Article http://www.popularmechanics.com/spa...e-will-undergo-peer-review-that-it-wont-pass/
The area that mostly impacts our ability to go to the Moon or Mars or any other body in the Solar system is propulsion. And in that area we are way back in technology than any other tech today. We still use rockets with liquid fuel, a tech from early 1900s.
And that is because nobody was willing to put money on that tech the last 30-40 years.
So, no matter how much more technologically we have evolved in every other technology like electronics, engineering and manufacturing the last 50 years or so, the lack or advanced propulsion technology keeps us from exploring the rest of the solar system and beyond.
Theres a tremendous bias against taking risks. Everyone is trying to optimize their ass-covering Even if better technology is available, theyre still using legacy components, often ones that were developed in the 1960s [many] use Russian rocket engines that were made in the 60s. I dont mean their design is from the 60sI mean they start with engines that were literally made in the 60s and, like, packed away in Siberia somewhere.
Do you have a link to that? Everything that I have read has said that at the largest planned scale the SLS will fall just shy of the Saturn Vs payload capacity.

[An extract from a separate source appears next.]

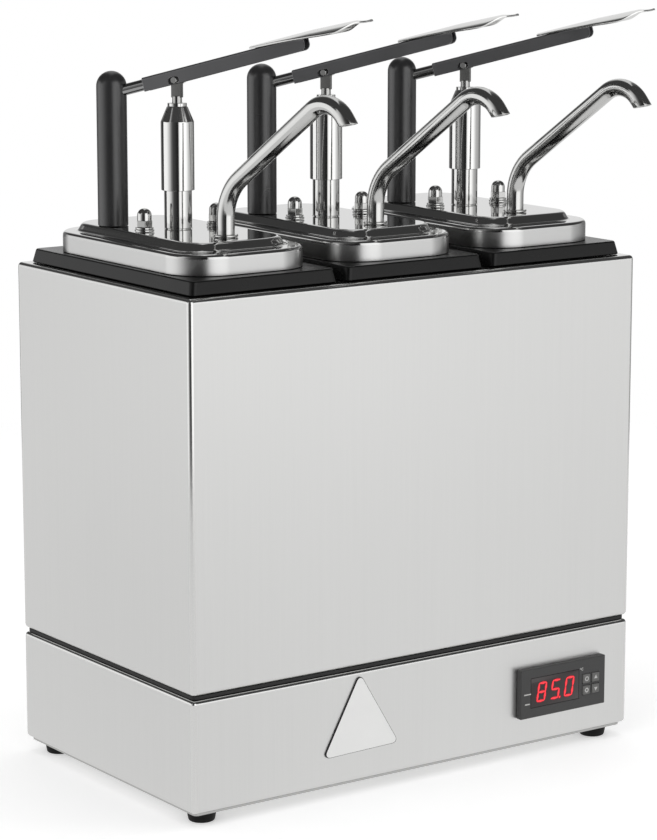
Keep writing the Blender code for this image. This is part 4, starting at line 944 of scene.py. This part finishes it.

Maybe you are thinking of the canceled Ares V?
The SLS is currently designed to have three engines but this number could grow to five according to NASA. The SLS will be capable of lifting 70 metric tons or 10% more thrust than Saturn V. Expansion of the advanced boosters will provide lifting capacity up to 130 metric tons or 20% more thrust than Saturn V.
Capable of carrying 143 tons to low Earth orbit or a crew to Mars, it will be the most powerful rocket ever built.
This one says 143 tons to LEO.
http://www.airspacemag.com/space/bigger-saturn-bound-deep-space-180952802/?no-ist
What I've read so far ranges from "about the same as Saturn V" to "a little more than Saturn V." Your article is a little more recent than those I've read which say 130 tons to LEO. So perhaps it's more accurate to the current projections.